+++ Dataset extract
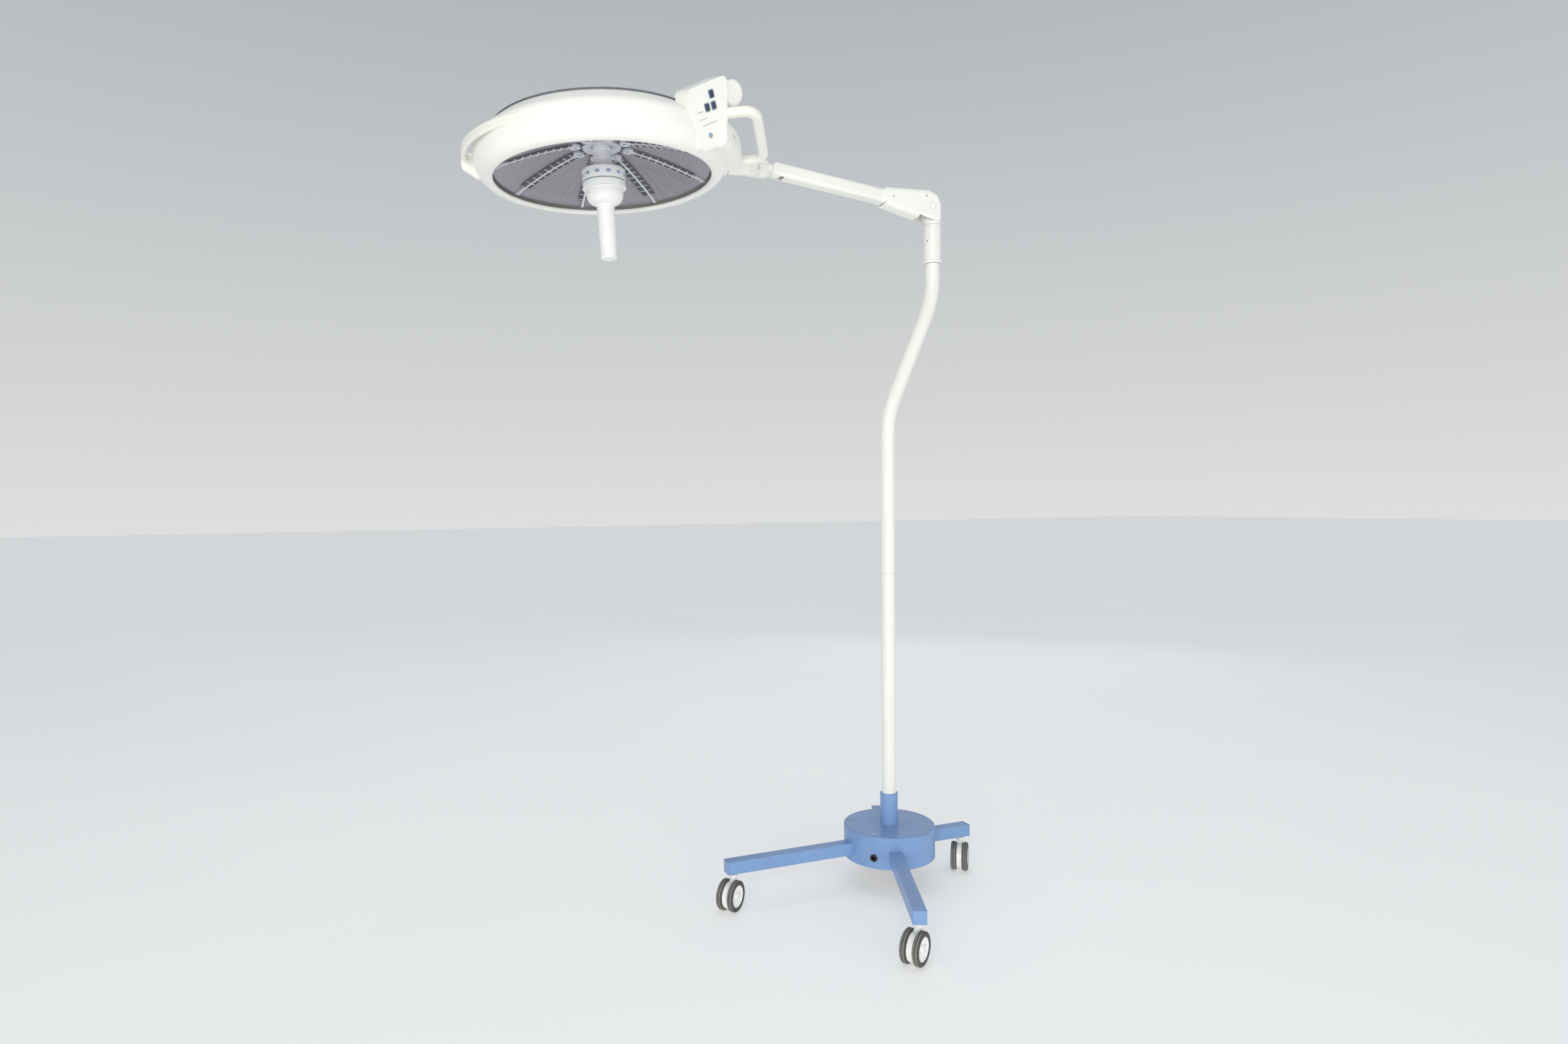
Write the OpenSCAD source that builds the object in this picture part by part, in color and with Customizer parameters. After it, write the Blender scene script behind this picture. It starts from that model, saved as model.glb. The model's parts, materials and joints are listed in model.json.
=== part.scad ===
// Mobile surgical light: a reflector lamp head on a sprung arm, carried by a cranked
// column that stands on a four-legged base with a weighted drum and twin-wheel casters.
// The origin is on the floor under the lower column; the lamp head hangs towards -X.

/* [Base] */
// Radius of the base drum
drum_r = 115; // [110:1:120]
// Height of the drum's lower edge above the floor
drum_bottom = 69; // [67:1:71]
// Height of the drum's flat top above the floor
drum_top = 147; // [145:1:152]
// Side of the square leg tube
leg_w = 30; // [28:1:30]
// Height of the legs' top face above the floor
leg_top = 115; // [114:1:116]
// Length of the two long legs from the column axis to the tip
leg_long = 445; // [400:5:480]
// Length of the two short legs from the column axis to the tip
leg_short = 234; // [220:2:260]
// Angle between the two long legs
leg_angle = 68; // [62:1:80]

/* [Casters] */
// Diameter of each caster wheel
wheel_d = 72; // [68:1:72]
// Width of one tyre
tyre_w = 14; // [12:1:16]
// Diameter of the white wheel centre
hub_d = 52; // [46:1:54]
// Thickness of the caster body between its wheels
fork_w = 14; // [14:1:16]
// Distance from the swivel axis back to the axle
caster_trail = 18; // [14:1:20]
// Distance from a leg's tip in to its caster
caster_inset = 20; // [18:1:26]

/* [Column] */
// Outer diameter of the column tubes
column_d = 36; // [34:1:37]
// Height where the lower column meets the cranked column
lower_top = 786; // [700:2:840]
// Height where the crank begins
crank_start = 1135; // [1100:1:1145]
// Angle of the crank from the vertical
crank_angle = 24; // [20:1:26]
// Radius of the two bends on the tube's centre line
bend_r = 238; // [200:2:250]
// Sideways distance between the lower and upper column axes
crank_offset = 131.5; // [125:0.5:135]
// Height of the blue socket's top edge
socket_top = 226; // [210:2:250]

/* [Swivel] */
// Outer diameter of the swivel sleeve
sleeve_d = 42.6; // [42:0.2:43.6]
// Height of the sleeve's lower edge
sleeve_bottom = 1568; // [1563:1:1576]
// Height of the sleeve's upper edge
sleeve_top = 1662; // [1658:1:1663]
// Diameter of the spindle that turns in the sleeve
spindle_d = 24; // [22:1:26]

/* [Spring arm] */
// Distance from the arm's rear pivot to its front pivot
arm_len = 418.4; // [400:0.4:420]
// Height of the arm tube's section
arm_h = 32; // [31:1:33]
// Width of the arm tube's section
arm_w = 38; // [37:1:39]
// Rise of the arm towards the lamp head at rest
arm_rise = 6; // [4:0.5:8]

/* [Lamp head] */
// Distance from the column axis out to the head's centre
head_reach = 712; // [700:1:716]
// Height of the head's face plane at its centre
head_height = 1680; // [1676:1:1683]
// Tilt of the face plane at rest
head_pitch = 3; // [2:0.5:4]
// Radius of the light opening
opening_r = 238; // [234:1:240]
// Largest radius of the head ring
ring_r = 276; // [274:1:278]
// Number of reflector segments
segments = 8; // [6:1:12]
// Diameter of the central lamp unit
hub_unit_d = 95; // [90:1:96]
// Diameter of the sterile handle where it leaves its guard
grip_d = 39; // [36:1:42]
// Length of the sterile handle below its guard
grip_len = 118; // [100:1:130]

/* [Hidden] */

run_fit = 0.05;          // radial clearance of a turning pin
gap = 0.3;               // clearance between parts that move past each other
eps = 0.01;              // overlap that makes a cut run through a face
$fn = 64;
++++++
Problem description — Filter out every line that lacks the word "parts", and copy the rest.

Task answer —
Write the OpenSCAD source that builds the object in this picture part by part, in color and with Customizer parameters. After it, write the Blender scene script behind this picture. It starts from that model, saved as model.glb. The model's parts, materials and joints are listed in model.json.
gap = 0.3;               // clearance between parts that move past each other